The Augusta Festival has filled the Elkins City Park with music and local folk craft items for sale this time of year for many years. It has been my favorite place to buy Christmas presents, and I sincerely hope that it will come back to life after COVID-19.

For most of the last 24 years my post in the park has been in the booth of my sister, potter Scottie Wiest. Many of her friends and mine would drop by that booth to visit and pick up a pottery gift for a wedding or birthday. They can still buy Scottie’s pottery at the Del Monte on Railroad Avenue, but it is not the same thing as having a chance to talk to the potter herself and gain a sense of her hands-on philosophy.

After finishing her degree as an art major, Scottie went to Japan to teach English at a girls’ school in Kyoto. There she found an opportunity to work under the guidance of potter Kawai Kanjiro, who was considered an ancient treasure in the arts. He was one of two artists named this week in The Economist for his mingei wares that represent art crafts created for the masses.

Mingei wares are beautiful, everyday things that are available to everyone.
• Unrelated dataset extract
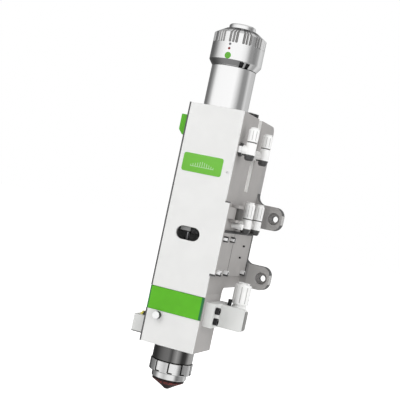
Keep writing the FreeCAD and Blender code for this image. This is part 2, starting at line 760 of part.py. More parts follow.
# Lock knob below the drawer front, with a knurled head
knob = rod(lock_knob_radius, Vector(lock_knob_x, front_y - lock_knob_length, lock_z),
           Vector(lock_knob_x, front_y - 0.1, lock_z))
knob = knob.fuse(rod(2.0, Vector(lock_knob_x, front_y - 0.1, lock_z),
                     Vector(lock_knob_x, front_y + 10.0, lock_z)))
for step in range(16):
    angle = math.radians(360 / 16 * step)
    rim = Vector(lock_knob_x + (lock_knob_radius + 0.15) * math.cos(angle), front_y,
                 lock_z + (lock_knob_radius + 0.15) * math.sin(angle))
    knob = knob.cut(rod(0.45, rim - y_axis * (lock_knob_length + 1), rim - y_axis * 0.8))
pieces["drawer_lock_knob"] = knob

# Sensor body under the block, lock nut, ceramic ring and nozzle
ceramic_top = nut_bottom + nut_lip + ceramic_flange
sensor = turned([
    (sensor_bore, ceramic_top), (sensor_thread_radius, ceramic_top),
    (sensor_thread_radius, nut_top + sensor_collar_gap),
    (sensor_radius, nut_top + sensor_collar_gap),
    (sensor_radius, block_bottom), (sensor_bore, block_bottom)])
pieces["sensor_body"] = sensor
nut_bore = ceramic_neck_radius + 0.4
nut = turned([
    (nut_bore, nut_bottom), (nut_ring_radius - nut_chamfer, nut_bottom),
    (nut_ring_radius, nut_bottom + nut_chamfer), (nut_ring_radius, pad_bottom),
    (nut_radius - nut_chamfer, pad_bottom), (nut_radius, pad_bottom + nut_chamfer),
    (nut_radius, nut_top - nut_chamfer), (nut_radius - nut_chamfer, nut_top),
    (sensor_thread_radius + running_fit, nut_top),
    (sensor_thread_radius + running_fit, nut_bottom + nut_lip),
    (nut_bore, nut_bottom + nut_lip)])
pad_pitch = 360 / nut_pad_count
for step in range(nut_pad_count):
    gap = box(nut_radius - nut_gap_depth, nut_radius + 1.0, -nut_gap_width / 2, nut_gap_width / 2,
              pad_bottom, nut_top)
    gap.rotate(Vector(0, 0, 0), z_axis, nut_gap_angle + pad_pitch * step)
    nut = nut.cut(gap)
pieces["lock_nut"] = nut
pieces["ceramic_ring"] = turned([
    (nozzle_thread_radius + running_fit, nozzle_top + 0.1), (ceramic_neck_radius, nozzle_top + 0.1),
    (ceramic_neck_radius, nut_bottom + nut_lip), (ceramic_flange_radius, nut_bottom + nut_lip),
    (ceramic_flange_radius, ceramic_top), (nozzle_thread_radius + running_fit, ceramic_top)])
nozzle = turned([
    (orifice_radius, 0), (nozzle_tip_radius, 0), (nozzle_radius, nozzle_cone),
    (nozzle_radius, nozzle_top), (nozzle_thread_radius, nozzle_top),
    (nozzle_thread_radius, nozzle_top + nozzle_thread_height),
    (nozzle_thread_radius - 2.0, nozzle_top + nozzle_thread_height),
    (orifice_radius, 3.0)])
pieces["nozzle"] = nozzle

# Side module: a base with a raised lower part, and a block with the knob between two lugs
module = box(half_width, module_x, cover_back_y, module_depth, module_bottom, side_cover_top)


def is_upper_outer_edge(point):
    """The long upper edge of a side cover."""
    return point.x > module_x - 0.1 and point.z > side_cover_top - 0.1


module = rounded(module, side_cover_edge, y_axis, is_upper_outer_edge)
module = module.fuse(box(half_width, half_width + module_base, cover_back_y, module_depth,
                         module_bottom, module_top))
module = module.fuse(box(half_width, module_x, cover_back_y, knob_block_back,
                         knob_block_bottom, knob_block_top))
lug_reach = knob_x + knob_radius / 2
for z in (knob_block_bottom - knob_lug, knob_block_top):
    module = module.fuse(box(
        half_width, lug_reach, knob_lug_front, knob_lug_back, z, z + knob_lug))
module = module.removeSplitter()
module = module.cut(upright(
    knob_pin_radius + running_fit, knob_x, knob_y, knob_block_bottom - knob_lug,
    knob_block_top + knob_lug))
pieces["side_module"] = drilled(module, module_screws)

# Rear side cover behind the module, below the rear fittings
rear_cover = box(half_width, module_x, module_depth + air_gap, housing_depth, module_bottom,
                 side_cover_top)
rear_cover = rounded(rear_cover, side_cover_edge, y_axis, is_upper_outer_edge)
for hole_y, hole_rise in side_hole_places:
    rear_cover = rear_cover.cut(sideways(
        side_hole_radius, module_x - side_hole_depth, module_x, hole_y,
        module_bottom + hole_rise))
pieces["rear_side_cover"] = drilled(rear_cover, rear_screws)

# Knob between the lugs, fluted and on a pin
turn_knob = upright(knob_radius, knob_x, knob_y, knob_block_bottom + 0.1, knob_block_top - 0.1)
for step in range(knob_flute_count):
    angle = math.radians(360 / knob_flute_count * step)
    turn_knob = turn_knob.cut(upright(
        knob_flute_radius, knob_x + knob_radius * math.cos(angle),
        knob_y + knob_radius * math.sin(angle), knob_block_bottom, knob_block_top))
pieces["adjusting_knob"] = turn_knob.fuse(upright(
    knob_pin_radius, knob_x, knob_y, knob_block_bottom - knob_lug + 0.5,
    knob_block_top + knob_lug - 0.5))

# Gas block on the side of the window block, with the panel and its plug
gas_block = box(half_width, gas_block_x, gas_block_front, gas_block_back,
                gas_block_bottom, gas_block_top)
gas_block = drilled(gas_block, gas_screws)
gas_block = gas_block.cut(fitting_hole(gas_fitting[1], gas_elbow_scale))
pieces["gas_block"] = gas_block
panel = box(gas_block_x, gas_panel_x, gas_panel_front, gas_panel_back,
            gas_block_bottom + gas_panel_margin, gas_block_top - gas_panel_margin)
panel = rounded(panel, gas_panel_corner, y_axis, lambda p: p.x > gas_panel_x - 1)
plug_x = gas_block_x + gas_plug_reach
plug_y = gas_panel_front + gas_panel_thickness / 2
plug_seat = gas_block_top - gas_panel_margin
panel = panel.cut(upright(gas_plug_stem_radius + seat_fit, plug_x, plug_y,
                          plug_seat - gas_plug_stem - 0.2, plug_seat))
pieces["gas_panel"] = panel
pieces["gas_plug"] = upright(
    gas_plug_stem_radius, plug_x, plug_y, plug_seat - gas_plug_stem, plug_seat).fuse(
    upright(gas_plug_radius, plug_x, plug_y, plug_seat, plug_seat + gas_plug_height))

# Fittings: a hexagonal base with a spigot, a swivelling elbow and a release collet
for name, seat, size, reach, tube_radius in water_fittings + [gas_fitting]:
    hex_top = seat.x + elbow_hex_height
    axis_x = seat.x + reach
    base = hexagon(elbow_hex * size, elbow_hex_height, seat, x_axis)
    base = base.fuse(sideways(
        elbow_stub_radius * size, seat.x - elbow_stub_depth, seat.x, seat.y, seat.z))
    base = base.fuse(sideways(
        elbow_spigot_radius * size, hex_top, axis_x - 2.0 * size, seat.y, seat.z))
    pieces[name + "_base"] = base
    port_low = seat.z - elbow_port_drop * size
    port_top = seat.z + elbow_port_rise * size
    seam_low = seat.z + elbow_seam_height * size
    elbow = upright(elbow_port_radius * size, axis_x, seat.y, port_low, port_top)
    elbow = elbow.fuse(sideways(
        elbow_arm_radius * size, hex_top + 0.1, axis_x, seat.y, seat.z))
    seam = upright(elbow_port_radius * size + 1.0, axis_x, seat.y, seam_low, seam_low + 0.8)
    seam = seam.cut(upright((elbow_port_radius - 0.7) * size, axis_x, seat.y,
                            seam_low, seam_low + 0.8))
    elbow = elbow.cut(seam)
    elbow = elbow.cut(sideways(
        elbow_spigot_radius * size + running_fit, hex_top, axis_x - 1.9 * size, seat.y, seat.z))
    collet_radius = tube_radius + collet_wall
    elbow = elbow.cut(upright(tube_radius - elbow_stop_ledge, axis_x, seat.y, seat.z, port_top))
    elbow = elbow.cut(upright(tube_radius, axis_x, seat.y, seat.z + elbow_stop * size, port_top))
    collet_low = port_top - 4.0 * size
    elbow = elbow.cut(upright(collet_radius + running_fit, axis_x, seat.y,
                              collet_low - 1.5, port_top))
    pieces[name + "_elbow"] = elbow
    collet_top = port_top + collet_height
    collet = upright(collet_radius, axis_x, seat.y, collet_low, collet_top)
    collet = collet.fuse(upright(collet_radius + 0.6, axis_x, seat.y,
                                 collet_top - 0.3, collet_top))
    pieces[name + "_collet"] = collet.cut(upright(
        tube_radius + 0.1, axis_x, seat.y, collet_low, collet_top))

# Connector box on the left of the window block, with a round socket on top
connector_x = -half_width - connector_reach
connector = box(connector_x, -half_width, connector_front, connector_front + connector_depth,
                connector_bottom, connector_bottom + connector_height)
connector = rounded(connector, 1.5, z_axis, lambda p: p.x < -half_width - 1)
socket_x = connector_x + connector_reach / 2
socket_y = connector_front + connector_depth / 2
connector_top = connector_bottom + connector_height
connector = connector.cut(upright(
    socket_radius + seat_fit, socket_x, socket_y, connector_top - socket_seat, connector_top))
pieces["connector_box"] = connector
socket = upright(socket_radius, socket_x, socket_y, connector_top - socket_seat, connector_top)
socket_top = connector_top + socket_flange
socket = socket.fuse(upright(socket_radius + socket_flange, socket_x, socket_y,
                             connector_top, socket_top))
pieces["sensor_socket"] = socket.cut(upright(
    socket_radius - socket_wall, socket_x, socket_y, connector_top - socket_seat / 2, socket_top))

# Screws, one node for each group
for name, screws in (("side_screws", module_screws + rear_screws),
                     ("gas_block_screws", gas_screws), ("plate_screws", plate_screws)):
    pieces[name] = Part.makeCompound([cap_screw(*screw) for screw in screws])

# Move everything so that the origin is the centre of the mounting holes on the rear face
shift = Vector(0, -plate_back_y, -(lower_hole_height + hole_pitch / 2))
for name, shape in pieces.items():
    shape.translate(shift)
    shape.exportStep("parts/" + name + ".step")
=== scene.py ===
"""Dressed model of a fibre laser cutting head, for Blender 4.5.

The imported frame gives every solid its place. This file dresses those solids, lays finer
surfaces over the round ones (the locking collar with its flutes, the polished barrel, the
nozzle end, the push-in elbows, the lock knob and the side screws) and adds the printed label
and a few small caps and pins. Lengths in the classes are millimetres about the beam axis, with
the nozzle tip at height 0 and the front towards -Y.
"""
import logging
import math
from dataclasses import dataclass
from enum import Enum
from typing import Any, Callable, Sequence, Union

import bmesh
import bpy
import numpy as np
from mathutils import Matrix, Vector


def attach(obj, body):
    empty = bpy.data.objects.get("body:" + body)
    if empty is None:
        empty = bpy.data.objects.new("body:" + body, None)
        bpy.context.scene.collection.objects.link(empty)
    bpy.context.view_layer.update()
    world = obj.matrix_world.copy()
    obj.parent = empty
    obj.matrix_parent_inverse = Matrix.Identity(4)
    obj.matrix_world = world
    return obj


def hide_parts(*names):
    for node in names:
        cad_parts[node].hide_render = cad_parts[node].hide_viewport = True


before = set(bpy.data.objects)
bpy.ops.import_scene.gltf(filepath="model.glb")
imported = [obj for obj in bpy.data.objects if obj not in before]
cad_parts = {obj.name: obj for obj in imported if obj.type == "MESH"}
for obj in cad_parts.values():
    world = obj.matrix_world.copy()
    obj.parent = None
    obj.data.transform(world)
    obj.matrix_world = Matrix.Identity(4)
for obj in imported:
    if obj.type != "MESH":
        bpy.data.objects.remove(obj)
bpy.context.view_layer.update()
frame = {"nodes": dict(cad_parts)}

LOG = logging.getLogger("laser_head")
NOZZLE_TIP = np.array([0.0, -88.0, -157.1])  # place of the nozzle tip in the frame, mm
Array = np.ndarray
Colour = tuple[float, float, float]
Point = tuple[float, float, float]
Span = tuple[float, float]
Relief = Callable[[Array, Array], Array]
Bands = Callable[[Array, Array, Array], Array]
Value = Union[float, "Signal"]
LEAST, MOST = -math.inf, math.inf
ANY: Span = (LEAST, MOST)


# Shader maths


def maths(operation: str, swapped: bool = False) -> Callable[["Signal", Value], "Signal"]:
    """Make a method of Signal that adds one Math node.

    Args:
        operation: name of the Math operation.
        swapped: whether the other value is the upper operand.

    Returns:
        The method.
    """
    def method(self: "Signal", other: Value = 0.0) -> "Signal":
        """The node's result for this value and the other."""
        pair = (other, self) if swapped else (self, other)
        return self.graph.add("ShaderNodeMath", {"operation": operation}, dict(enumerate(pair)))
    return method


class Signal:
    """One output socket of a shader graph; arithmetic on it adds Math nodes."""

    def __init__(self, graph: "Graph", socket: bpy.types.NodeSocket) -> None:
        """Keep the graph and the socket that carries the value."""
        self.graph = graph
        self.socket = socket

    __add__ = __radd__ = maths("ADD")
    __sub__ = maths("SUBTRACT")
    __rsub__ = maths("SUBTRACT", swapped=True)
    __mul__ = __rmul__ = maths("MULTIPLY")
    __truediv__ = maths("DIVIDE")
    __abs__ = maths("ABSOLUTE")
    below = maths("LESS_THAN")
    above = maths("GREATER_THAN")
    greater = maths("MAXIMUM")
    arctan2 = maths("ARCTAN2")
    pingpong = maths("PINGPONG")

    def ramp(self, start: float, end: float) -> "Signal":
        """Smooth step from 0 to 1.

        Args:
            start: value that gives 0.
            end: value that gives 1.

        Returns:
            The step.
        """
        return self.graph.add(
            "ShaderNodeMapRange", {"interpolation_type": "SMOOTHSTEP"},
            {"Value": self, "From Min": start, "From Max": end})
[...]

This eastern idea that art is something each of us should be able to enjoy is very different from the western tradition that great art has to be so expensive and exclusive that only the kings and popes of Europe could afford it.

Often in western culture only the very rich are able to collect authentic art, and the poor must be content with cheap copies that are machine made. The touch of a human hand and the experience of a human eye are not valued in a meaningful way by practical people in the west.

For the last century collectors in Japan have been treasuring miscellaneous craft items that visitors can see at the Nihon Mingeikan folk art museum in Tokyo. These handmade mingei wares are craft items that people see every day, but they have their own balance and beauty.

In western culture we do not seem to appreciate such utilitarian objects. They are common place like the essential workers who do work everybody needs to have done such as grocery and mail delivery or electrical and plumbing repairs. In other parts of the world such workers earn a living wage.

After we come through this crisis period, I hope our culture will be more reflective, and people will begin to recognize the value of everyday objects and become willing to pay more to people who do essential work every day.